We can imagine that it’ll take you a
certain amount of time. Let’s say
that you can put the puzzle together in
an hour.
The More the Merrier?
Now let’s put Bob and Charlie on the
other two sides of the table. Each of
you can work on a part of the puzzle,
but there’ll be a lot more contention
for the shared resource (the pile of
puzzle pieces) and a lot more
communication at the interfaces.

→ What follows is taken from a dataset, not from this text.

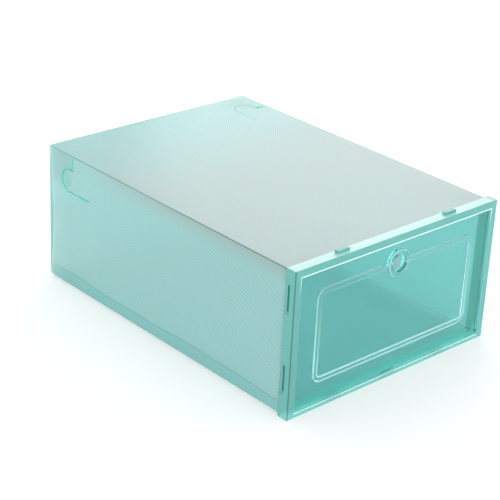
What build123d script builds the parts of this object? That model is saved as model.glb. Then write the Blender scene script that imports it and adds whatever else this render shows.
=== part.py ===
from build123d import *
from math import hypot
import os

# Foldable drop-front shoe box: one creased sheet sleeve, a moulded front frame
# that slides over the sleeve's front edge, and a clear door that drops forward.
# Millimetres. Z is up, the door faces -Y, X runs across the front, and the
# origin is under the middle of the box on the surface it stands on.

# ---------------------------------------------------------------- sizes
box_length = 330.0        # front plane of the frame to the rear creases
frame_width = 239.0       # across the moulded frame, tabs left out
frame_height = 133.5      # height of the moulded frame, tabs left out

sheet = 0.8               # thickness of the embossed sheet
frame_proud = 1.75        # how far the frame stands out round the sleeve
sheet_slip = 0.15         # room between the sheet and the frame's skirt

rail_side = 7.5           # face width of the frame's upright rails
rail_top = 7.5            # face width of the top rail
rail_bottom = 4.2         # face width of the sill
rail_depth = 8.5          # front to back of the solid rails
skirt_depth = 11.0        # how far the outer skirt reaches back
flange_depth = 16.0       # how far the inner flange reaches back
flange_wall = 1.5         # thickness of the inner flange

tab_across = 63.5         # stacking tabs and pockets, from the middle
tab_length = 13.0
tab_width = 4.0
tab_height = 2.6
tab_back = 6.0            # tab centre behind the front plane
side_tab_length = 23.0    # joining tabs on the right, slots on the left
side_tab_width = 2.0
side_tab_height = 2.5
side_tab_back = 6.8       # slot centre behind the front plane
side_tab_levels = (36.5, 108.0)
tab_fit = 0.3             # play of a tab in its pocket, each way
recess_depth = 0.4        # shallow lead-in recess round each side slot
recess_margin = 2.5       # how far that recess runs past the slot's ends
drain_length = 16.5       # slot through the middle of the sill
drain_width = 2.4
drain_back = 4.2          # its centre behind the front plane

door_thickness = 1.2
door_play = 0.4           # gap between the door and the frame's opening
door_recess = 1.6         # door face behind the frame's front plane
bead_height = 0.9         # raised bead round the door panel
bead_width = 5.0
bead_side_margin = 19.5   # bead's outer edge in from the door's sides
bead_top_margin = 16.1
bead_bottom_margin = 19.1
bead_corner = 9.0         # outer corner radius of the bead
ring_outer = 24.0         # finger ring
ring_hole = 16.0
ring_back = 2.2           # how far the ring stands in behind the door
ring_shoulder = 34.0      # length of the flat shoulders beside the ring
ring_shoulder_width = 9.0
pin_diameter = 2.2
pin_length = 2.6
pin_play = 0.1            # radial play of a pin in its hole
pin_end_play = 0.4
pin_behind_face = 0.3     # pin centre behind the door's face, so the door leans shut
pin_above_edge = 3.0      # pin centre above the door's lower edge
stop_reach = 1.5          # stop lip that the closed door rests on
stop_play = 0.2
stop_thickness = 1.2
stop_clear_below = 10.0   # how far above the sill the side stops begin

lap_width = 10.0          # glued lap inside the lower left crease
lap_end_gap = 3.0

crease_gap = 0.1          # gap a leaf leaves at its crease
leaf_gap = 1.0            # gap between neighbouring rear leaves
leaf_corner = 6.0         # rounding of the leaves' free corners
ear_length = 30.0         # ears tucked inside the panels
ear_drop = 33.0           # far edge of an ear from its crease
ear_inset = 2.5           # near edge of an ear from its crease
ear_gap = 0.4             # gap between an ear and its panel
ear_corner = 9.0
sweep_clear = 1.4         # room beyond the circle that an ear sweeps

lock_radius = 10.8        # lock tongue cut in each panel
lock_back = 31.0          # its centre, forward of the rear edge
lock_in = 24.7            # its centre, in from the crease
lock_slit = 28.5          # straight slit that frees the tongue's edge
lock_notch_back = 35.4    # wedge notch, forward of the rear edge
lock_notch_start = 1.6    # notch's point, in from the crease
lock_kerf = 1.4           # width of the cut line
lock_notch_width = 3.0

# ------------------------------------------------------- derived places
front = -box_length / 2
rear = box_length / 2
half_width = frame_width / 2
body_half = half_width - frame_proud
body_low = frame_proud
body_high = frame_height - frame_proud
body_width = 2 * body_half
body_height = body_high - body_low
sheet_front = front + rail_depth + sheet_slip

open_half = half_width - rail_side
open_low = rail_bottom
open_high = frame_height - rail_top

door_half = open_half - door_play
door_low = open_low + door_play
door_high = open_high - door_play
door_face = front + door_recess
door_back = door_face + door_thickness
pin_y = door_face + pin_behind_face
pin_z = door_low + pin_above_edge

ring_z = door_high - bead_top_margin - bead_width / 2
strip_depth = hypot(ear_length + sheet, ear_drop) + sweep_clear


def block(x0, x1, y0, y1, z0, z1):
    """A plain block between two corners."""
    return Pos((x0 + x1) / 2, (y0 + y1) / 2, (z0 + z1) / 2) * Box(x1 - x0, y1 - y0, z1 - z0)


def tube(half, low, high, wall, y0, y1):
    """A rectangular tube along Y: its outer half width, heights and wall."""
    outside = block(-half, half, y0, y1, low, high)
    inside = block(-half + wall, half - wall, y0, y1, low + wall, high - wall)
    return outside - inside


# ------------------------------------------------------------ front frame
def make_frame():
    rails = block(-half_width, half_width, front, front + rail_depth, 0, frame_height)
    rails -= block(-open_half, open_half, front, front + rail_depth, open_low, open_high)
    skirt = tube(half_width, 0, frame_height, frame_proud - sheet_slip, front, front + skirt_depth)
    inner = frame_proud + sheet + sheet_slip
    flange = tube(half_width - inner, inner, frame_height - inner, flange_wall, front, front + flange_depth)
    frame = rails + skirt + flange

    # stop lip along the top and both sides, behind the closed door
    stop_y = door_back + stop_play
    stop = block(-open_half, open_half, stop_y, stop_y + stop_thickness, open_low + stop_clear_below, open_high)
    stop -= block(
        -open_half + stop_reach, open_half - stop_reach, front, rear, 0, open_high - stop_reach
    )
    frame += stop

    # stacking tabs on top, matching blind pockets underneath
    tab_y = front + tab_back
    for x in (-tab_across, tab_across):
        tab = Pos(x, tab_y, frame_height + tab_height / 2 - 0.5) * Box(tab_length, tab_width, tab_height + 1)
        tab = fillet(tab.faces().sort_by(Axis.Z)[-1].edges(), 0.5)
        frame += tab
        pocket_depth = tab_height + tab_fit
        frame -= Pos(x, tab_y, pocket_depth / 2) * Box(
            tab_length + 2 * tab_fit, tab_width + 2 * tab_fit, pocket_depth
        )

    # joining tabs on the right wall, matching slots and recesses on the left
    slot_y = front + side_tab_back
    for z in side_tab_levels:
        tab = Pos(half_width + side_tab_height / 2 - 0.5, slot_y, z) * Box(
            side_tab_height + 1, side_tab_width, side_tab_length
        )
        frame += fillet(tab.faces().sort_by(Axis.X)[-1].edges(), 0.4)
        slot_depth = side_tab_height + tab_fit
        slot_half = side_tab_width / 2 + tab_fit
        frame -= Pos(-half_width + slot_depth / 2, slot_y, z) * Box(
            slot_depth, 2 * slot_half, side_tab_length + 2 * tab_fit
        )
        reach = side_tab_length / 2 + tab_fit + recess_margin
        frame -= block(
            -half_width, -half_width + recess_depth,
            slot_y - slot_half, front + skirt_depth, z - reach, z + reach
        )

    # slot through the sill, and the blind holes for the door's pins
    frame -= Pos(0, front + drain_back, rail_bottom / 2) * Box(drain_length, drain_width, rail_bottom)
    hole_depth = door_play + pin_length + pin_end_play
    for side in (-1, 1):
        hole_x = side * (door_half + hole_depth / 2)
        frame -= Pos(hole_x, pin_y, pin_z) * Rot(0, 90, 0) * Cylinder(pin_diameter / 2 + pin_play, hole_depth)
    return frame


# ------------------------------------------------------------------- door
def make_door():
    panel = block(-door_half, door_half, door_face, door_back, door_low, door_high)
    bead_half = door_half - bead_side_margin
    bead_low = door_low + bead_bottom_margin
    bead_high = door_high - bead_top_margin
    bead_z = (bead_low + bead_high) / 2
    bead_span = bead_high - bead_low
    outline = RectangleRounded(2 * bead_half, bead_span, bead_corner)
    outline -= RectangleRounded(
        2 * (bead_half - bead_width), bead_span - 2 * bead_width, bead_corner - bead_width
    )
    bead = extrude(outline, bead_height)
    bead = fillet(bead.faces().sort_by(Axis.Z)[-1].edges(), bead_height * 0.6)
    bead = Pos(0, door_face, bead_z) * Rot(90, 0, 0) * bead

    # finger ring with flat shoulders on the bead's upper run
    shoulder = Pos(0, door_face - bead_height / 2, ring_z) * Box(ring_shoulder, bead_height, ring_shoulder_width)
    shoulder = fillet(shoulder.edges().filter_by(Axis.Y), 3.0)
    ring_front = front
    ring_depth = door_back + ring_back - ring_front
    ring_y = ring_front + ring_depth / 2
    ring = Pos(0, ring_y, ring_z) * Rot(90, 0, 0) * Cylinder(ring_outer / 2, ring_depth)
    ring = fillet(ring.edges(), 0.5)
    bore = Pos(0, ring_y, ring_z) * Rot(90, 0, 0) * Cylinder(ring_hole / 2, ring_depth + 4)
    door = panel + bead + shoulder + ring - bore

    for side in (-1, 1):
        pin = Pos(side * (door_half + pin_length / 2 - 0.5), pin_y, pin_z)
        door += pin * Rot(0, 90, 0) * Cylinder(pin_diameter / 2, pin_length + 1)
    return door


# ----------------------------------------------------------- sheet sleeve
# Each corner of the rear opening is the start of one panel's lock and one
# rear leaf. A corner's own frame has u along the leaf's crease, h away from
# the crease across the opening, and v forward along the box.
corners = {
    "top": (-body_half, body_high, 0, body_width, body_height),
    "left": (-body_half, body_low, -90, body_height, body_width),
    "bottom": (body_half, body_low, 180, body_width, body_height),
    "right": (body_half, body_high, 90, body_height, body_width),
}


def at_corner(side, solid):
    """Place a solid made in a corner's own frame: u, -v and -h are X, Y and Z."""
    x, z, turn, _, _ = corners[side]
    return Pos(x, rear, z) * Rot(0, turn, 0) * solid


def lock_cut():
    """The cut line of one lock tongue, in the plane u = 0, ready to cut."""
    deep = 4 * sheet
    disc = Rot(0, 90, 0) * Cylinder(lock_radius + lock_kerf / 2, deep)
    core = Rot(0, 90, 0) * Cylinder(lock_radius - lock_kerf / 2, 2 * deep)
    half = Pos(0, lock_radius, 0) * Box(deep, 2 * lock_radius, 4 * lock_radius)
    curve = Pos(0, -lock_back, -lock_in) * ((disc - core) & half)
    slit = Pos(0, -lock_back - lock_slit / 2, -lock_in - lock_radius) * Box(deep, lock_slit, lock_kerf)
    step = lock_notch_back - lock_back
    link = Pos(0, -lock_back - step / 2, -lock_in + lock_radius) * Box(deep, step, lock_kerf)
    notch_end = lock_in - lock_radius + lock_kerf / 2
    notch = Polyline(
        (-lock_notch_back, -lock_notch_start),
        (-lock_notch_back - lock_notch_width / 2, -notch_end),
        (-lock_notch_back + lock_notch_width / 2, -notch_end),
        close=True,
    )
    wedge = extrude(Plane.YZ * make_face(notch), deep / 2, both=True)
    return curve + slit + link + wedge


def make_panels():
    """The four panels between the long creases, with their lock cuts."""
    side_low = body_low + sheet
    side_high = body_high - sheet
    plates = {
        "bottom_panel": block(-body_half, body_half, sheet_front, rear, body_low, side_low),
        "top_panel": block(-body_half, body_half, sheet_front, rear, side_high, body_high),
        "left_panel": block(-body_half, -body_half + sheet, sheet_front, rear, side_low, side_high),
        "right_panel": block(body_half - sheet, body_half, sheet_front, rear, side_low, side_high),
    }
    # the lock that holds a leaf's ear is cut in the panel beside the ear
    locked_by = {"left_panel": "top", "bottom_panel": "left", "right_panel": "bottom", "top_panel": "right"}
    for name, side in locked_by.items():
        plates[name] -= at_corner(side, lock_cut())
    return plates


def make_lap():
    """The glued lap that closes the sleeve, up the left panel from the floor."""
    left_inside = -body_half + sheet
    floor = body_low + sheet
    return block(
        left_inside, left_inside + sheet,
        front + flange_depth + lap_end_gap, rear - sheet - lap_end_gap, floor, floor + lap_width
    )


def make_leaf(side, reach_middle):
    """One rear leaf: a strip along its crease, and for two a middle half."""
    crease_length, across = corners[side][3:]
    near = sheet + ear_gap
    far = crease_length - strip_depth - leaf_gap
    top = sheet + crease_gap
    leaf = block(near, far, -sheet, 0, -strip_depth, -top)
    if reach_middle:
        middle = strip_depth + leaf_gap
        leaf += block(middle, far, -sheet, 0, -(across - leaf_gap) / 2, -top)
    upright = leaf.edges().filter_by(Axis.Y)
    free = upright.filter_by(lambda e: e.center().Z < -strip_depth / 2 and not at_inner_step(e))
    return at_corner(side, fillet(free, leaf_corner))


def at_inner_step(edge):
    """True on the one inward corner, where a leaf's middle half begins."""
    spot = edge.center()
    return abs(spot.X - strip_depth - leaf_gap) < 0.01 and abs(spot.Z + strip_depth) < 0.01


def make_ear(side):
    """The ear that a leaf tucks inside the neighbouring panel."""
    near = sheet + ear_gap
    ear = block(near, near + sheet, -sheet - ear_length, -sheet, -ear_drop, -ear_inset)
    tips = ear.edges().filter_by(Axis.X).sort_by(Axis.Y)[:2]
    return at_corner(side, fillet(tips, ear_corner))


# ---------------------------------------------------------------- writing
nodes = {"front_frame": make_frame(), "door": make_door(), "glue_lap": make_lap()}
nodes.update(make_panels())
for side in corners:
    nodes[f"rear_{side}_leaf"] = make_leaf(side, side in ("top", "bottom"))
    nodes[f"rear_{side}_ear"] = make_ear(side)

os.makedirs("parts", exist_ok=True)
for name, solid in nodes.items():
    export_step(solid, f"parts/{name}.step")
    print(f"{name}: {solid.volume:.0f} mm3")
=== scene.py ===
# %% [markdown]
# # A drop-front shoe box in mint plastic
# The real box is three mouldings at the bench: one creased, embossed sheet folded into a
# sleeve, a moulded frame pushed over its front edge, and a clear door that drops forward
# on two pins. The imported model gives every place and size, so the lesson starts by
# loading it, and each piece below is drawn round the numbers that it gives.

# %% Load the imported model
import bpy
import bmesh
import math
from mathutils import Matrix, Quaternion, Vector


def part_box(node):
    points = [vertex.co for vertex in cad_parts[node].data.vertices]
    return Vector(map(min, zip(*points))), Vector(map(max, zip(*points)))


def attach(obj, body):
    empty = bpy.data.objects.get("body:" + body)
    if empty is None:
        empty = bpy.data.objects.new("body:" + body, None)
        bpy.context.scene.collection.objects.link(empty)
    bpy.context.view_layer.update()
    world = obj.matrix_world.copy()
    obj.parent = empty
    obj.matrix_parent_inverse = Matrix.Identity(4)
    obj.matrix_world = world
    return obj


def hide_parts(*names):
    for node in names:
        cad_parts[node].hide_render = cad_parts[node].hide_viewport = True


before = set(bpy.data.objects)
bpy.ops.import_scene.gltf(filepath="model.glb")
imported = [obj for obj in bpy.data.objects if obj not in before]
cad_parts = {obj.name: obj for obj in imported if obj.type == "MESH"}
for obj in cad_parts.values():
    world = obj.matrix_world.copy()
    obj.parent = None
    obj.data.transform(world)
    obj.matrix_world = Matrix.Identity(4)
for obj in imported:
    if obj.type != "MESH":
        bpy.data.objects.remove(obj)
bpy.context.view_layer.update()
MM = 0.001
TINY = 1e-6

# %% [markdown]
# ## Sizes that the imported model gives
# The sleeve's outside comes from its four panels, and every leaf and ear has a box.
# Two curves are set here, because the sheet's finish shows them as well as the mesh.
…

So
you will get noticeably less than a
4-to-1 speedup, but you’ll still have
an improvement, maybe something
like 3-to-1: the four of you can get it
done in 20 minutes instead of an hour.
Diminishing Returns
If we now put Dave and Ed and Frank
and George on the corners of the
table, there’s going to be a whole lot
of contention for the shared resource,
and a lot of communication at the
many interfaces. So the speedup
you’ll get will be much less than we’d
like; you’ll be lucky to get 5-to-1.
So we can see that adding more and
more workers onto a shared resource
is eventually going to have a
diminishing return.
More Distributed Processors
It’s a lot easier to add
more processors in
distributed parallelism.
But, you always have to
be aware of the need to
decompose the problem
and to communicate
among the processors.
Also, as you add more
processors, it may be
harder to load balance
the amount of work that
each processor gets.
Load Balancing
Load balancing means ensuring that everyone completes
their workload at roughly the same time.
For example, if the jigsaw puzzle is half grass and half sky,
then you can do the grass and Alice can do the sky, and then
you only have to communicate at the horizon – and the
amount of work that each of you does on your own is
roughly equal. So you’ll get pretty good speedup.